Lucie Delcour, une autre habitante de Parfondruy, se souvient des événements tragiques de décembre 1944. Alors que des civils sont massacrés dans le village, elle se réfugie dans les bois des environs avec son bébé âgé de deux mois, emmitouflé dans une couverture. "J'ai passé deux jours et deux nuits dans les bois. Il faisait tellement froid qu'il y avait des glaçons, il gelait fort. J'ai sucé des glaçons pour donner à manger à mon bébé, qui n'a pas dit un mot. Il y avait une tranchée et les Boches se battaient contre les Américains. J'ai dû traverser la tranchée, j'ai été bénie parce que j'avais mis le drap blanc de mon bébé avec une branche de sapin, puisque je me rendais. On avait toujours dit qu'on se rendait avec un drap blanc. Je suis restée contre une pierre, là un soldat m'a tenu en joue bien longtemps. Après deux jours je suis rentrée par un petit chemin. Les combats faisaient toujours rage près d'une ferme. Une habitante de cette ferme m'a fait signe de m'approcher, mais mes jambes étaient gelées. Je tenais mon bébé comme je pouvais. Il avait la tête penchée et son corps était couvert de coups. J'ai ensuite voulu rentrer à ma maison. Là, la voisine m'a dit de venir, mais en rampant le long de la maison. Parce que les Allemands étaient postés sur les toits des maisons et visaient tous ceux qui passaient. Je me suis réfugiée là et, deux jours après, mon bébé mourait dans d'atroces souffrances, malheureusement. On a commencé à chercher des planches et j'ai mis mon bébé dans un petit cercueil que j'ai fabriqué comme j'ai pu. Quand on est seul et dans la peine…"
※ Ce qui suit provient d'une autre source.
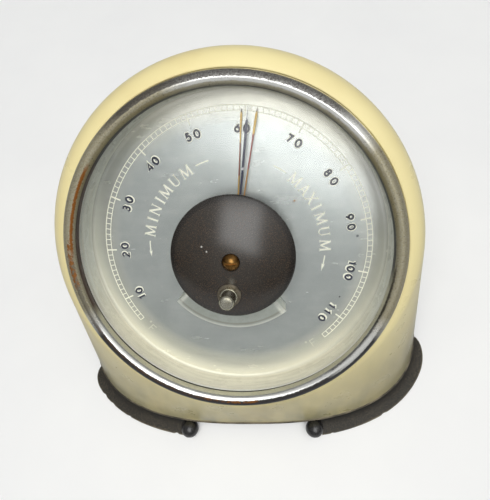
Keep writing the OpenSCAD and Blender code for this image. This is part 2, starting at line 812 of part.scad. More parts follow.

"Mon papa était brûlé, mais où était-il? On l'a retrouvé : il restait trois doigts, avec son alliance. Tous nos voisins étaient carbonisés. J'ai mis Papa dans un essuie. Et j'ai mis mon bébé dans la maison où il y avait d'innombrables tués", ajoute encore Lucie Delcour.
Au total, 24 personnes désarmées ont été mitraillées dans la grange à Parfondruy. Ces faits ont été commis par des membres SS de la colonne Peiper.